森下:今までグリップの位置が体から遠い状況から始まっていましたが、自分的には手で操作しちゃう部分があって、なかなか率が残らなかったので、率を残すためにバットを近づけて、耳の横から出すイメージでやっています。
ーー個人練習ではどんな練習をしていますか?
森下:基本的にバッティングか置きティーをやったりしています。ティーをやって調子が良かったので、この感覚を忘れないように調整しようと思います。
ーーやはり自分の良い感覚を常に大事にしているんですね!
森下:良い時ほど練習をするようにしています。
悪い時はいい意味で切り替えられるように、やめとこうという日もあります。
いい時は練習してフォームを固めます。
ーー置きティーで練習する意図も教えて下さい
森下:斜めからのティー打撃をしてしまうと、いわゆる体を迎えにいくような形で打ちにいきますので、グリップが入ってしまいます。バットが出にくくなるのと打ち方がおかしくなってしまうんです。なるべく自分のフォームで、球に正対した状態で打つには、止まっている球に対して打ったほうが自分は良いので、個人練習では置きティーをやっています。
ーー逆方向にも飛ばせる印象を受けるのですか?そこについてはいかがでしょうか。
森下:逆方向に飛ばそうと思って飛ばしているわけではないですが、元々逆方向の長打力は自信があるので、そこのところで逆方向の当たりは振り切って飛ばすイメージです。
ーー打撃だけではなく、守備についても意識高く守っている印象を受けます。
森下:めちゃくちゃ足が速いとか、肩が強いわけではないですが、そつなくこなせると思います。
投げる時はノーバンでライナー性を投げたり、焦らなくていい場面ではワンバウンドで丁寧に投げたり、臨機応変に対応できるのが自分の守備だと思うので、両翼をまとめるのも不得意ではないので、そこは自分の守備の強みだと思います。
ーーありがとうございます。レベルアップへ向けて貪欲に取り組んでいるのが伝わってきました。
森下:次は高いレベルの場所で野球して、そこでもレベルアップしていきたいと思っているので、そこを目指して頑張りたいです。
これまで森下については試合では見たことはあるが、グラウンドレベルで取材したのは大学3年生になってからだ。
高校時代とは別人のような肉体になっていて驚かされた記憶がある。森下に聞くと、東都1部の高いレベルに対応するには技術向上だけではなく、フィジカルを徹底的に強化しないとやっていけないと痛感したという。

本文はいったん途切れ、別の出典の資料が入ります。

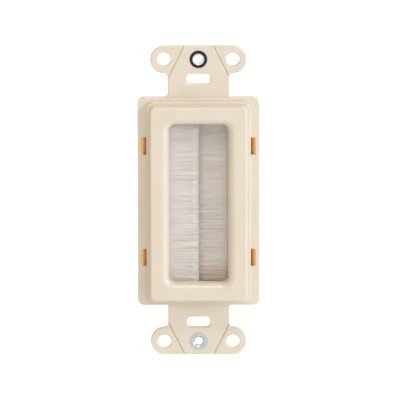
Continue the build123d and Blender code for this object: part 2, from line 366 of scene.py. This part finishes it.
def channel_metal():
    """Folded aluminium with fine rolling lines along its length."""
    surface = Surface("channel_metal", roughness=0.35, metallic=1.0)
    lines = surface.noise(stretch=(0.12 * MM, 0.12 * MM, 9 * MM))
    surface.colour(surface.varied(lines, GRAIN_LIMITS, linear(ALUMINIUM_DARK), linear(ALUMINIUM_LIGHT)))
    surface.roughness(surface.spread(lines, *GRAIN_LIMITS, to_low=0.28, to_high=0.42))
    surface.bump(lines, depth=0.006 * MM)
    return surface.material


def wire_steel():
    """Drawn steel wire with fine lines along its length."""
    surface = Surface("wire_steel", roughness=0.3, metallic=1.0)
    lines = surface.noise(stretch=(0.08 * MM, 0.08 * MM, 4 * MM))
    surface.colour(surface.varied(lines, GRAIN_LIMITS, linear(STEEL_DARK), linear(STEEL_LIGHT)))
    surface.roughness(surface.spread(lines, *GRAIN_LIMITS, to_low=0.22, to_high=0.38))
    surface.bump(lines, depth=0.004 * MM)
    return surface.material


def bristle_nylon():
    """Milky nylon fibre, a little uneven from fibre to fibre, with warmer painted shade at the lower end.
    """
    surface = Surface("bristle_nylon", roughness=0.45, specular=0.35)
    streak = surface.noise(stretch=(7 * MM, 0.3 * MM, 0.16 * MM), detail=2.0, roughness=0.6)
    band = surface.noise(stretch=(12 * MM, 6 * MM, 2.2 * MM), detail=2.0)
    fine = surface.varied(streak, GRAIN_LIMITS, linear(NYLON_DARK), linear(NYLON_LIGHT))
    body = surface.mix(surface.spread(band, *CLOUD_LIMITS, 0.0, BAND_SHARE), fine, linear(NYLON_BAND))
    x, y, z = surface.axes()
    # Painted shade on the front of the lower end of the bristles, weaker on the left brush
    painted_low_shade = surface.product(
        surface.spread(z, LOW_SHADE_FULL_Z, LOW_SHADE_START_Z, 1.0, 0.0),
        surface.spread(x, -LOW_SHADE_HALF_WIDTH, LOW_SHADE_HALF_WIDTH, LOW_SHADE_ON_LEFT, 1.0),
        surface.spread(y, LOW_SHADE_BACK_Y - LOW_SHADE_BACK_FADE, LOW_SHADE_BACK_Y, 1.0, 0.0),
    )
    surface.colour(surface.mix(painted_low_shade, body, linear(NYLON_PAINTED_SHADE)))
    surface.roughness(surface.spread(streak, *GRAIN_LIMITS, to_low=0.4, to_high=0.55))
    return surface.material


def insert_metal(name, end_name, rim_colour, rim_roughness, mouth_colour):
    """A plated insert whose rim may differ from its machined mouth, with turning marks round its axis."""
    surface = Surface(name, roughness=0.35, metallic=1.0)
    x, _, z = surface.axes()
    rise = surface.math("SUBTRACT", z, middle(f"{end_name}_threaded_insert").z)
    square = surface.math("ADD", surface.product(x, x), surface.product(rise, rise))
    radius = surface.math("SQRT", square)
    blotch = surface.noise(stretch=(0.5 * MM, 0.5 * MM, 0.5 * MM), detail=4.0, roughness=0.6)
    rim_light = tuple(level * RIM_GAIN for level in rim_colour)
    rim = surface.varied(blotch, CLOUD_LIMITS, rim_colour, rim_light)
    mouth_start = INSERT_MOUTH_RADIUS - MOUTH_EDGE
    mouth_end = INSERT_MOUTH_RADIUS + MOUTH_EDGE
    mouth = surface.spread(radius, mouth_start, mouth_end, 1.0, 0.0)
    surface.colour(surface.mix(mouth, rim, mouth_colour))
    smooth = rim_roughness - RIM_ROUGHNESS_PLAY
    rough = rim_roughness + RIM_ROUGHNESS_PLAY
    surface.roughness(surface.spread(blotch, *GRAIN_LIMITS, smooth, rough))
    turning = surface.math("FRACT", surface.math("DIVIDE", radius, TURNING_PITCH))
    surface.bump(turning, depth=0.006 * MM)
    return surface.material


def dress(node_name, material):
    """Give a carried-over node its material."""
    node = nodes[node_name]
    node.data.materials.clear()
    node.data.materials.append(material)


def hairpin(side, wire, wire_radius, mouth, fold_radius, z, layer, draw):
    """The middle line of one fibre: in from the seam, round the core wire and back to the seam."""
    drift = CLUMP_DRIFT * noise.noise(Vector((z / CLUMP_LENGTH, side * CLUMP_SHIFT, 0.0)))
    legs = []
    for face in (1, -1):
        share = 1.0 - LAYER_STEP * layer - LAYER_PLAY * draw.random()
        tip = SEAM_GAP + TIP_PLAY * draw.random() ** TIP_POWER
        loose = STRAY_DRIFT if draw.random() < STRAY_SHARE else FIBRE_DRIFT
        lean = drift + loose * draw.uniform(-1.0, 1.0)
        leg = []
        for step in range(FREE_STEPS + 1):
            along = step / FREE_STEPS
            free = 1.0 - along
            x = tip + (mouth - tip) * along
            depth = face * BRUSH_HALF_DEPTH * share - BRUSH_SINK * free ** SINK_POWER
            leg.append((x, depth, z + lean * free ** DRIFT_POWER))
        fold_share = FOLD_INNER_SHARE + FOLD_LAYER_SHARE * share
        radius = wire_radius + (fold_radius - wire_radius) * fold_share
        leg.append((wire.x * side, face * radius, z))
        legs.append((leg, radius))
    (front, front_radius), (back, back_radius) = legs
    arc = []
    for step in range(1, ARC_STEPS):
        turn = math.pi * step / ARC_STEPS
        radius = front_radius + (back_radius - front_radius) * step / ARC_STEPS
        arc.append((wire.x * side + radius * math.sin(turn), radius * math.cos(turn), z))
    line = front + arc + back[::-1]
    return [Vector((side * x, wire.y - depth, height)) for x, depth, height in line]


def add_tube(line, radius, sides, vertices, faces):
    """Add one thin closed tube along a line, with its first corner never turned to the front."""
    first = len(vertices)
    for index, point in enumerate(line):
        before = line[max(index - 1, 0)]
        after = line[min(index + 1, len(line) - 1)]
        run = (after - before).normalized()
        across = run.cross(Vector((0.0, 0.0, 1.0))).normalized()
        if across.y < 0:
            across = -across
        over = run.cross(across)
        for corner in range(sides):
            turn = 2 * math.pi * corner / sides
            sideways = across * (radius * math.cos(turn))
            vertices.append(point + sideways + over * (radius * math.sin(turn)))
    for index in range(len(line) - 1):
        ring = first + index * sides
        following = ring + sides
        for corner in range(sides):
            beside = (corner + 1) % sides
            faces.append((ring + corner, ring + beside, following + beside, following + corner))
    last = first + (len(line) - 1) * sides
    faces.append(tuple(first + corner for corner in reversed(range(sides))))
    faces.append(tuple(last + corner for corner in range(sides)))


def new_piece(name, vertices, faces, material):
    """A mesh piece that rides with the plate."""
    mesh = bpy.data.meshes.new(name)
    mesh.from_pydata([tuple(corner) for corner in vertices], [], faces)
    mesh.validate()
    mesh.shade_smooth()
    mesh.materials.append(material)
    piece = bpy.data.objects.new(name, mesh)
    bpy.context.scene.collection.objects.link(piece)
    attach(piece, "root")
    return piece


def brush(side_name, side, material):
    """All the fibres of one strip brush, in place of its solid."""
    wire = middle(f"{side_name}_core_wire")
    wire_low, wire_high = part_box(f"{side_name}_core_wire")
    channel_low, channel_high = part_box(f"{side_name}_brush_channel")
    pack_low, pack_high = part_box(f"{side_name}_bristles")
    wire_radius = (wire_high[0] - wire_low[0]) / 2 + FIBRE_RADIUS
    mouth = min(abs(channel_low[0]), abs(channel_high[0]))
    fold_radius = max(abs(pack_low[0]), abs(pack_high[0])) - abs(wire.x) - FIBRE_RADIUS
    bottom = pack_low[2] + FIBRE_RADIUS + CLUMP_DRIFT + STRAY_DRIFT
    top = pack_high[2] - FIBRE_RADIUS - CLUMP_DRIFT - STRAY_DRIFT
    draw = random.Random(f"{side_name} brush")
    vertices, faces = [], []
    for index in range(FIBRES_IN_LAYER * FIBRE_LAYERS):
        row, layer = divmod(index, FIBRE_LAYERS)
        place = (row + layer / FIBRE_LAYERS + ROW_PLAY * draw.random()) / FIBRES_IN_LAYER
        z = bottom + (top - bottom) * place
        line = hairpin(side, wire, wire_radius, mouth, fold_radius, z, layer, draw)
        add_tube(line, FIBRE_RADIUS, FIBRE_SIDES, vertices, faces)
    piece = new_piece(f"{side_name}_fibres", vertices, faces, material)
    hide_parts(f"{side_name}_bristles")


def thread_section(taper):
    """The corners of the thread's section: a radius, and a place along the axis in pitches."""
    root = THREAD_RADIUS + THREAD_ROOT_SINK
    crest = THREAD_RADIUS - THREAD_HEIGHT * taper
    return (
        (root, -THREAD_ROOT_HALF),
        (crest, -THREAD_CREST_HALF),
        (crest, THREAD_CREST_HALF),
        (root, THREAD_ROOT_HALF),
    )


def screw_thread(end_name, material):
    """The crest of the thread: one ridge that winds through the bore of an insert."""
    low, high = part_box(f"{end_name}_threaded_insert")
    centre = middle(f"{end_name}_threaded_insert")
    start = high[1] - THREAD_END_MARGIN
    run = (high[1] - low[1]) - 2 * THREAD_END_MARGIN - THREAD_PITCH
    count = int(run / THREAD_PITCH * THREAD_FACETS)
    taper_steps = THREAD_FACETS * THREAD_TAPER_TURNS
    vertices, faces = [], []
    for step in range(count + 1):
        turn = 2 * math.pi * step / THREAD_FACETS
        taper = min(1.0, step / taper_steps, (count - step) / taper_steps)
        y = start - THREAD_PITCH * step / THREAD_FACETS
        for radius, shift in thread_section(taper):
            x = centre.x + radius * math.cos(turn)
            z = centre.z + radius * math.sin(turn)
            vertices.append(Vector((x, y - THREAD_PITCH * (0.5 + shift), z)))
    corners = len(thread_section(1.0))
    for step in range(count):
        ring = corners * step
        following = ring + corners
        for corner in range(corners):
            beside = (corner + 1) % corners
            faces.append((ring + corner, following + corner, following + beside, ring + beside))
    last = corners * count
    faces.append(tuple(range(corners)))
    faces.append(tuple(last + corner for corner in reversed(range(corners))))
    piece = new_piece(f"{end_name}_screw_thread", vertices, faces, material)


def seen_white(tree):
    """Whether a ray comes from the camera, a reflection or a view through something clear."""
    path = tree.nodes.new("ShaderNodeLightPath")
    total = path.outputs["Is Camera Ray"]
    for name in ("Is Glossy Ray", "Is Transmission Ray"):
        larger = tree.nodes.new("ShaderNodeMath")
        larger.operation = "MAXIMUM"
        tree.links.new(total, larger.inputs[0])
        tree.links.new(path.outputs[name], larger.inputs[1])
        total = larger.outputs["Value"]
    return total


def room():
    """The light of the room: warmer on the left, brighter above and behind, white where it is seen."""
    world = bpy.data.worlds.new("studio")
    bpy.context.scene.world = world
    world.use_nodes = True
    tree = world.node_tree
    background = tree.nodes["Background"]
    split = tree.nodes.new("ShaderNodeSeparateXYZ")
    direction = tree.nodes.new("ShaderNodeTexCoord").outputs["Generated"]
    tree.links.new(direction, split.inputs["Vector"])
    shares = []
    for axis in ("X", "Z"):
        share = tree.nodes.new("ShaderNodeMapRange")
        share.inputs["From Min"].default_value = -1.0
        tree.links.new(split.outputs[axis], share.inputs["Value"])
        shares.append(share.outputs["Result"])
    across, up = shares
    behind = tree.nodes.new("ShaderNodeMapRange")
    behind.interpolation_type = "SMOOTHSTEP"
    behind.inputs["From Min"].default_value = BACKDROP_START
    behind.inputs["From Max"].default_value = BACKDROP_FULL
    tree.links.new(split.outputs["Y"], behind.inputs["Value"])
    lower = mixed(tree, across, SKY_LOWER_LEFT, SKY_LOWER_RIGHT)
    upper = mixed(tree, across, SKY_UPPER_LEFT, SKY_UPPER_RIGHT)
    lit = mixed(tree, behind.outputs["Result"], mixed(tree, up, lower, upper), BACKDROP)
    shown = mixed(tree, seen_white(tree), lit, SEEN_SKY)
    tree.links.new(shown, background.inputs["Color"])


def floor():
    """A pale floor below the plate, a little brighter where it is seen."""
    bottom = cad_box[0].z - FLOOR_DROP
    half = FLOOR_SIDE / 2
    corners = [(x * half, y * half, bottom) for x, y in ((-1, -1), (1, -1), (1, 1), (-1, 1))]
    mesh = bpy.data.meshes.new("floor")
    mesh.from_pydata(corners, [], [(0, 1, 2, 3)])
    piece = bpy.data.objects.new("floor", mesh)
    bpy.context.scene.collection.objects.link(piece)
    surface = Surface("floor", roughness=0.9, specular=0.0)
    surface.shader.inputs["Base Color"].default_value = (*FLOOR_COLOUR, 1.0)
    surface.shader.inputs["Emission Color"].default_value = (*WHITE, 1.0)
    glow = surface.product(seen_white(surface.tree), FLOOR_GLOW)
    surface.link(glow, surface.shader.inputs["Emission Strength"])
    mesh.materials.append(surface.material)


def area_lamp(name, towards, side, colour, level):
    """A square lamp that looks at the plate."""
    direction = Vector(towards).normalized()
    data = bpy.data.lights.new(name, "AREA")
    data.shape = "SQUARE"
    data.size = side
    data.color = colour
    data.energy = level * (math.pi * LAMP_DISTANCE) ** 2 / -direction.y
    lamp = bpy.data.objects.new(name, data)
    lamp.location = direction * LAMP_DISTANCE
    lamp.rotation_mode = "QUATERNION"
    lamp.rotation_quaternion = (-direction).to_track_quat("-Z", "Y")
    bpy.context.scene.collection.objects.link(lamp)


def camera():
    """The photograph's view: straight from the front and a little above, from afar."""
    data = bpy.data.cameras.new("camera")
    data.sensor_width = SENSOR_WIDTH_MM
    data.lens = SENSOR_WIDTH_MM * CAMERA_DISTANCE / (PHOTO_SIDE * PHOTO_MM_PER_PIXEL * MM)
    data.clip_start = CAMERA_DISTANCE / CLIP_RANGE
    data.clip_end = CAMERA_DISTANCE * CLIP_RANGE
    viewer = bpy.data.objects.new("camera", data)
    back = Vector((0.0, -math.cos(CAMERA_PITCH), math.sin(CAMERA_PITCH)))
    viewer.location = CAMERA_AIM + back * CAMERA_DISTANCE
    viewer.rotation_mode = "QUATERNION"
    viewer.rotation_quaternion = (-back).to_track_quat("-Z", "Y") @ Quaternion((0, 0, 1), CAMERA_ROLL)
    bpy.context.scene.collection.objects.link(viewer)
    bpy.context.scene.camera = viewer


camera()
room()
floor()
for lamp_name, lamp in LAMPS.items():
    area_lamp(lamp_name, **lamp)
bpy.context.scene.view_settings.view_transform = "Standard"

plastic = moulded_plastic()
aluminium = channel_metal()
steel = wire_steel()
nylon = bristle_nylon()
blackened = insert_metal("insert_black", "upper", linear(BLACKENED_RIM), 0.45, linear(BLACKENED_MOUTH))
zinc = insert_metal("insert_zinc", "lower", linear(ZINC_RIM), 0.38, linear(ZINC_MOUTH))

dress("front_frame", plastic)
dress("rear_retainer", plastic)
for side_name, side in (("left", -1), ("right", 1)):
    dress(f"{side_name}_brush_channel", aluminium)
    dress(f"{side_name}_core_wire", steel)
    brush(side_name, side, nylon)
for end_name, metal, slot in (("upper", blackened, "insert_black"), ("lower", zinc, "insert_zinc")):
    dress(f"{end_name}_threaded_insert", metal)
    screw_thread(end_name, metal)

自分が打ちやすいために木製バットへのこだわりも深く語ってくれたことを覚えている。
類まれな素質に確かな努力をした結果、大学生トップクラスのスラッガーへ成長し、1位指名を勝ち取った。意識も高く、リーダーシップもある。中心メンバーになるに相応しい逸材であり、1位指名は妥当だろう。ぜひ大きく羽ばたくことを期待したい。